Oriental Studies (Aug 2018)
Towards the Characteristics of the Tibetan Written Sources from the Collection of Khovd State University (Mongolia)
Abstract
The authors present to the readers’ attention their attempt to observe the collection of old written manuscripts in the Tibetan language stored in Khovd State University (Khovd, Mongolia), as well as the specimen of scientific descriptions of some of these manuscripts. The Manuscripts with Written texts in the Tibetan language were in use and they are in use till nowadays among Buddhist clerics and secular adherents of the Buddhism in Kalmykia as well in some other regions where the peoples of Mongolian group related to Oirats and Kalmyks live now - in the Western aimaks (provinces) of Mongolia, Sinxiang Uigur Autonomous territory in the Peoples’ Republic of China. These handwritten books and the collections of such books which have remained to the beginning of the 21st century, give us the opportunity to note and describe some common features and to reveal the differences, penetrations concerning features and distribution of northern Buddhism, its schools and directions, features of cult systems of Buddhist faiths of the specified regions, as well as the literary activity and the practices of translations in various territories of Mongolian and Oirat peoples.
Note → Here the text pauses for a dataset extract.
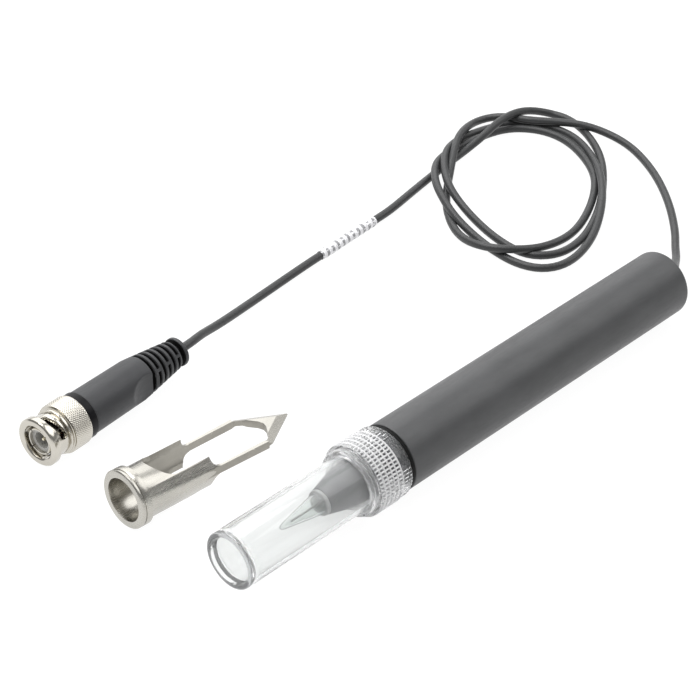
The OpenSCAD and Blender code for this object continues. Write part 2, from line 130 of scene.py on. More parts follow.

Among these works which were in use among Western Mongols are “The Hymn-praise to a line of reincarnations of the Dalai-lama XIII Ngag dbang Blo bzang rGya mtsho” (tib. khyab bdag ’khor lo’i mgon po ngag dbang blo bzang rgya mtshos ’khrungs rab gsol ’debs bzhugs so); “Prayer about a birth in Shambhala” (tib. grub pa’i gnas mchog dpal ldan shambha lar skye ba’i smon tshig ka lā bar ’jug pa zhes bya ba bzhugs so); one of the major Tantric texts - the Tibetan original of the well-known Buddhist composition “Mañjuśri-nāma-saṃgīti” or “The true pronunciation of names of Mañjuśri” (tib. bcos pa’i chos brgyad kyas bsdus pa zhugs so); copies of the sample of the literature of Prajñāpāramitā whom is “The Diamond sūtra” (tib. ’phags pa shes rab kyi pha rol tu phyin pa rdo rje gcod pa zhes bya ba bzhugs so); the prayer turned to Nāgārjuna, the Indian founder of a Mahāyāna, the author of texts of its first school - Mādhyamika (тиб. dpal dkon ’phags pa klu sgrub gyi smon lam zhes bya ba bzhugs so), etc.